__Job__:
Extract exactly those lines that lie between the start of the material and the line with "over_leaf, beside_leaf, past_foot", including both boundary lines and no others.

── Data extract ──

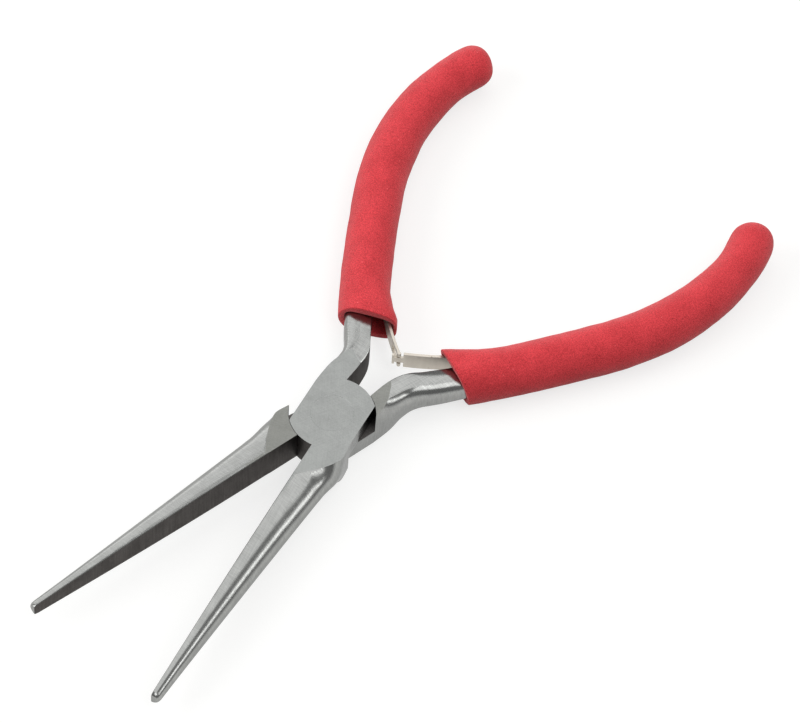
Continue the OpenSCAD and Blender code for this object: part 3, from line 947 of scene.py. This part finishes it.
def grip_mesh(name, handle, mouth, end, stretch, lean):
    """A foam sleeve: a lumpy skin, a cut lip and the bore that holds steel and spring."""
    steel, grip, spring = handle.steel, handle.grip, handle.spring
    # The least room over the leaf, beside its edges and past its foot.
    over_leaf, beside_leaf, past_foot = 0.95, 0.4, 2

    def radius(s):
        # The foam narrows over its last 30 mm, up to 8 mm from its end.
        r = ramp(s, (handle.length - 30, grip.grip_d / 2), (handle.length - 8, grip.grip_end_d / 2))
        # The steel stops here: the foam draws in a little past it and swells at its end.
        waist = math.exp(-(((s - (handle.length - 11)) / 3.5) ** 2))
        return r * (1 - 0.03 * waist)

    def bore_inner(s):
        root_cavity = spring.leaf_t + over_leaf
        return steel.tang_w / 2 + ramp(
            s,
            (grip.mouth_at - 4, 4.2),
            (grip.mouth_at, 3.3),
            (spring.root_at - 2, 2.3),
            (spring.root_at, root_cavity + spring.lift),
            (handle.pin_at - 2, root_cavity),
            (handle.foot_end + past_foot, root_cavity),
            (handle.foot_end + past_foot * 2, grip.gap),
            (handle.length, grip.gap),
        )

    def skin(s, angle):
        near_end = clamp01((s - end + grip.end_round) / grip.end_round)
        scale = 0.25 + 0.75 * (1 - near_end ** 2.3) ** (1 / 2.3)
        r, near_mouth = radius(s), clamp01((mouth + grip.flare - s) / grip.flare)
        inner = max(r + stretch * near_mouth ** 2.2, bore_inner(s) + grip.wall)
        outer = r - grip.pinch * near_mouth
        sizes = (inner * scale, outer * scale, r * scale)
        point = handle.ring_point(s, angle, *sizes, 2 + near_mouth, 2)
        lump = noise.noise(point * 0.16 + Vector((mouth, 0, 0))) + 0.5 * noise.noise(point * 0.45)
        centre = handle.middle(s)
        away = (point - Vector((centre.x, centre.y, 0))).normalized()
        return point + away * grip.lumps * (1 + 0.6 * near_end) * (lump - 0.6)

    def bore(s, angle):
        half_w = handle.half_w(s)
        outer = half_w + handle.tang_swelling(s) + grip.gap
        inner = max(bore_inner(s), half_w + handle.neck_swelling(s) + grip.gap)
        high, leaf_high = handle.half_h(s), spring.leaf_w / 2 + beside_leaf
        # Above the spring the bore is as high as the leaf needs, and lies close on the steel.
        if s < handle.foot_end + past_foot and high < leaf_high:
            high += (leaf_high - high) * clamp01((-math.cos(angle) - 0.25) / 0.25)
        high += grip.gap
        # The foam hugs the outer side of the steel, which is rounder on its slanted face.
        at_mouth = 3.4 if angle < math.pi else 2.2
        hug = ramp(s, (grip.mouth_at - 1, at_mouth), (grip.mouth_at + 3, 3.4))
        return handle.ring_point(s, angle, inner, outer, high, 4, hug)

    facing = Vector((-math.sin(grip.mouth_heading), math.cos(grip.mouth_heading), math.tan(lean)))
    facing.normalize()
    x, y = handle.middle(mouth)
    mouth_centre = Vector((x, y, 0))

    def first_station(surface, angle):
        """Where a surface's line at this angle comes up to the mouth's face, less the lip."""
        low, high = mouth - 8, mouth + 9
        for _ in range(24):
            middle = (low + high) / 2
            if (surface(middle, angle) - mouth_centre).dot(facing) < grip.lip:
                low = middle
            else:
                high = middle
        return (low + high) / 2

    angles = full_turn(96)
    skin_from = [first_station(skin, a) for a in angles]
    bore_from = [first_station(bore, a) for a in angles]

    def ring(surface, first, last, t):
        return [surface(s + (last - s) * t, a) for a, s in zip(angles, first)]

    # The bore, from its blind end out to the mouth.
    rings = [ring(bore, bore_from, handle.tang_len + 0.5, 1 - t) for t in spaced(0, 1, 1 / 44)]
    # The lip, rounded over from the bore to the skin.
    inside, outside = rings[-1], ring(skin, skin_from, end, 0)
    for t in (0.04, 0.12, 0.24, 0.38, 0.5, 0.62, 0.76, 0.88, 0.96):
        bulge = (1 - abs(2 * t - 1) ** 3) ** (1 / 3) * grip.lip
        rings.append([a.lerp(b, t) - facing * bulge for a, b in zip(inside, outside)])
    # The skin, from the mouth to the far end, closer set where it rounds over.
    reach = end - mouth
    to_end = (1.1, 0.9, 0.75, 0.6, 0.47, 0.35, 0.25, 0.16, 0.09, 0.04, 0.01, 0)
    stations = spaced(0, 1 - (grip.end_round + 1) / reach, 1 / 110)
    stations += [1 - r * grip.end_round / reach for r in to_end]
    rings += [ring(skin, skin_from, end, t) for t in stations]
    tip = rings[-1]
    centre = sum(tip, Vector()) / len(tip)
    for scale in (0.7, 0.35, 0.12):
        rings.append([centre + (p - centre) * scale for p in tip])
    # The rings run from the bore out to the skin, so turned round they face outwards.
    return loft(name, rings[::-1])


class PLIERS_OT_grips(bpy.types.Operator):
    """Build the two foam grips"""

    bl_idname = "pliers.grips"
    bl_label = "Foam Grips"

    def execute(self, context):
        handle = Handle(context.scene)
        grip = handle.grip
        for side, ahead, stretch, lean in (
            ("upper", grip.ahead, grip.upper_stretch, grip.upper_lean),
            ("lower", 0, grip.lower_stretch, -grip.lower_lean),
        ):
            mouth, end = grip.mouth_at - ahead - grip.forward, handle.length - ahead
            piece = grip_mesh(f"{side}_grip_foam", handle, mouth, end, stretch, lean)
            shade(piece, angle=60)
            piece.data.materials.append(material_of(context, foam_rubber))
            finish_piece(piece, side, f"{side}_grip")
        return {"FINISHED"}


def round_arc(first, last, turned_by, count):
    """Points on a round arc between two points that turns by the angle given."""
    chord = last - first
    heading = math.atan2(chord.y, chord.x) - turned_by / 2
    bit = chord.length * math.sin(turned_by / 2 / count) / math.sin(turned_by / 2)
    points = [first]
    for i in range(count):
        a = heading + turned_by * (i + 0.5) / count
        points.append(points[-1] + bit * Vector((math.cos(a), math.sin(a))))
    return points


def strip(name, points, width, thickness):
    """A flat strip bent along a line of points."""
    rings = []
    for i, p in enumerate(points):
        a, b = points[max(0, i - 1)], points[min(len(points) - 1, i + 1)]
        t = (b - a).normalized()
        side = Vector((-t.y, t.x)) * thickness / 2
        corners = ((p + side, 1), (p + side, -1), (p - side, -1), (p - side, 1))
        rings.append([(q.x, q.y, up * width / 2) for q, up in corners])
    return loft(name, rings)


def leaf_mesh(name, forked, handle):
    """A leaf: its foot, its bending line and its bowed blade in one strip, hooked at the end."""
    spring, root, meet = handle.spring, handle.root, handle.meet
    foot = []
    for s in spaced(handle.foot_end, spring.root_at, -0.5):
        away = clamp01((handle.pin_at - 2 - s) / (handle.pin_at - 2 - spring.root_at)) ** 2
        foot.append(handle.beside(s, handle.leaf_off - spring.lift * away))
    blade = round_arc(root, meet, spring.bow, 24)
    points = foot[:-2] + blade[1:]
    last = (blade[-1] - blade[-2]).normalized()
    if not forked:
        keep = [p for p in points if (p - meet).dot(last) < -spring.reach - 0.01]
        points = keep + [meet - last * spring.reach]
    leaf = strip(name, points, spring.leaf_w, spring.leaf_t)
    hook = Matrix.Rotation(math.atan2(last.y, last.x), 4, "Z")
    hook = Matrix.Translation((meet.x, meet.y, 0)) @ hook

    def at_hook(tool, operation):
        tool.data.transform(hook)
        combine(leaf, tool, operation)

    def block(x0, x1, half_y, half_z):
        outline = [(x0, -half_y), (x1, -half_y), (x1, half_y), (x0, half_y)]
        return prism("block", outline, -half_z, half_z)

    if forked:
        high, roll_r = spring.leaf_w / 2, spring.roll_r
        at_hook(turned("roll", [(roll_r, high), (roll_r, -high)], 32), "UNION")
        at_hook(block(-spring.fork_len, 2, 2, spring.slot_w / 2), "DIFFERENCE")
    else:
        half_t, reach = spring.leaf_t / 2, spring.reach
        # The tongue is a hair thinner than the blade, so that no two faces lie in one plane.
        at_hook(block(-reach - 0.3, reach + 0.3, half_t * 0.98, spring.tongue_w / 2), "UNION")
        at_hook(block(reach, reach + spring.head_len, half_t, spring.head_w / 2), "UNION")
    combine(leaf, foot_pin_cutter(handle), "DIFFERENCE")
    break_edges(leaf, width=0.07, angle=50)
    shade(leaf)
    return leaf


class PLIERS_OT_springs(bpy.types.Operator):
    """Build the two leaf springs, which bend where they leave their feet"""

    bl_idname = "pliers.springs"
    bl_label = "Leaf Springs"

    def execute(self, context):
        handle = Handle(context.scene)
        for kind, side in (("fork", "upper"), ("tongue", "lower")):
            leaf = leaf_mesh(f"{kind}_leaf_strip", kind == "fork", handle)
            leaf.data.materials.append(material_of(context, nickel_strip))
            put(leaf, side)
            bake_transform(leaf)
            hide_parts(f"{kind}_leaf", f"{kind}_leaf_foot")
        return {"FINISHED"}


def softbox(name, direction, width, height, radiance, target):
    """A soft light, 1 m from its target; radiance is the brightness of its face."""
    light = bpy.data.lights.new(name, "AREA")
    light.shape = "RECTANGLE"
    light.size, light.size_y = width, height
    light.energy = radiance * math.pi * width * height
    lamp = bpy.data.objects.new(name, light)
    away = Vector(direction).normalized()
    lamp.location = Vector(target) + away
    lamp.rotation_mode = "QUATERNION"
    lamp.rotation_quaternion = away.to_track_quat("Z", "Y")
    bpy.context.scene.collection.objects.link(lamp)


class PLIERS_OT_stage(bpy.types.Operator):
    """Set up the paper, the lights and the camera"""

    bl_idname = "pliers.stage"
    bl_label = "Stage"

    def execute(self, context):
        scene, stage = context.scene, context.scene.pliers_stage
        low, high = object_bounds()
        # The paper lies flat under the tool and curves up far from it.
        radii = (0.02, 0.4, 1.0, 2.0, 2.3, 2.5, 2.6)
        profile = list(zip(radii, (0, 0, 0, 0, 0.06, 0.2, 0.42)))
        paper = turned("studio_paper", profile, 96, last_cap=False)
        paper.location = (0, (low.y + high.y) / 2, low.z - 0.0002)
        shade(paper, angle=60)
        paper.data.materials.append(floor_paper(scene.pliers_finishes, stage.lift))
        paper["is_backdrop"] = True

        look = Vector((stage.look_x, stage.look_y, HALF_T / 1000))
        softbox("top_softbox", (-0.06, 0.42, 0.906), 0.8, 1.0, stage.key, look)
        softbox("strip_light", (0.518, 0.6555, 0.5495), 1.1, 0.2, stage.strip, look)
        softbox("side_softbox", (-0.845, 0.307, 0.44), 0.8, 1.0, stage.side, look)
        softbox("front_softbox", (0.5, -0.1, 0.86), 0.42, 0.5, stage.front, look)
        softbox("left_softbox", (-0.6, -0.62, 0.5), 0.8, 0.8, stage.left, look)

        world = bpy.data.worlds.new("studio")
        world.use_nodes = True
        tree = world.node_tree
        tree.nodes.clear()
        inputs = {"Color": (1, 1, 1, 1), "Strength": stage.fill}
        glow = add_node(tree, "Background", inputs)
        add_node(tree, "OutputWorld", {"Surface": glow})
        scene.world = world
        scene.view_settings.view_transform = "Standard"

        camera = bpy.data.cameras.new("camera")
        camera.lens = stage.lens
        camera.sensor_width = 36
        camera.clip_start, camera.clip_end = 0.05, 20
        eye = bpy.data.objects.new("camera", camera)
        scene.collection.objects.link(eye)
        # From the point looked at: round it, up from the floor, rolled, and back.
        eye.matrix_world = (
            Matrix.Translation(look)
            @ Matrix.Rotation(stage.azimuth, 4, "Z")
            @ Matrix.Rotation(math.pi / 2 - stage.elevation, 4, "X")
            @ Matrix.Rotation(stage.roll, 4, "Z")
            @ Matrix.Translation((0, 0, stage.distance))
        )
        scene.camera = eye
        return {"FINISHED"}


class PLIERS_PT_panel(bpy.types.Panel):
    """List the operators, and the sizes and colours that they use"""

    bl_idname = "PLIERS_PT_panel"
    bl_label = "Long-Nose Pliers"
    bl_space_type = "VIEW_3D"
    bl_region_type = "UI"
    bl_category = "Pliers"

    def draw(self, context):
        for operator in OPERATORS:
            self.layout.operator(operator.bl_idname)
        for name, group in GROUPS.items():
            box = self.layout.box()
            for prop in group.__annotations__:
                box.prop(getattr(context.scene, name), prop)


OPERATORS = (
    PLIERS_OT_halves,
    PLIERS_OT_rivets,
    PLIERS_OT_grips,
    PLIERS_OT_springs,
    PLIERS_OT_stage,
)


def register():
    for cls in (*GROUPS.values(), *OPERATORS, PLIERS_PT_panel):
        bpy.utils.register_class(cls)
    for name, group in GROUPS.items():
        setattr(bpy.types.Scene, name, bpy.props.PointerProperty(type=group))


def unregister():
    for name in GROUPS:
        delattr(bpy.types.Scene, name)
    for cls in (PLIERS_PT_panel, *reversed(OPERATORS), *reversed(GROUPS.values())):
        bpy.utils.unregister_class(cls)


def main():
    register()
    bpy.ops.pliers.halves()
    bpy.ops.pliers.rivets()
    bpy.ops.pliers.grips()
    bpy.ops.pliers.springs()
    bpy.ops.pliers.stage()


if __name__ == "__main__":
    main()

───

__Solution__:
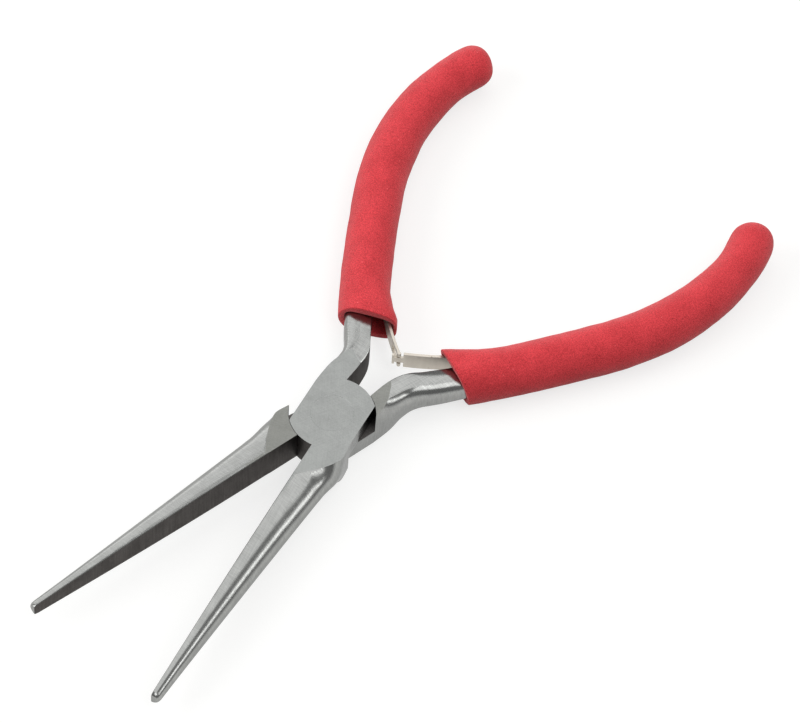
Continue the OpenSCAD and Blender code for this object: part 3, from line 947 of scene.py. This part finishes it.
def grip_mesh(name, handle, mouth, end, stretch, lean):
    """A foam sleeve: a lumpy skin, a cut lip and the bore that holds steel and spring."""
    steel, grip, spring = handle.steel, handle.grip, handle.spring
    # The least room over the leaf, beside its edges and past its foot.
    over_leaf, beside_leaf, past_foot = 0.95, 0.4, 2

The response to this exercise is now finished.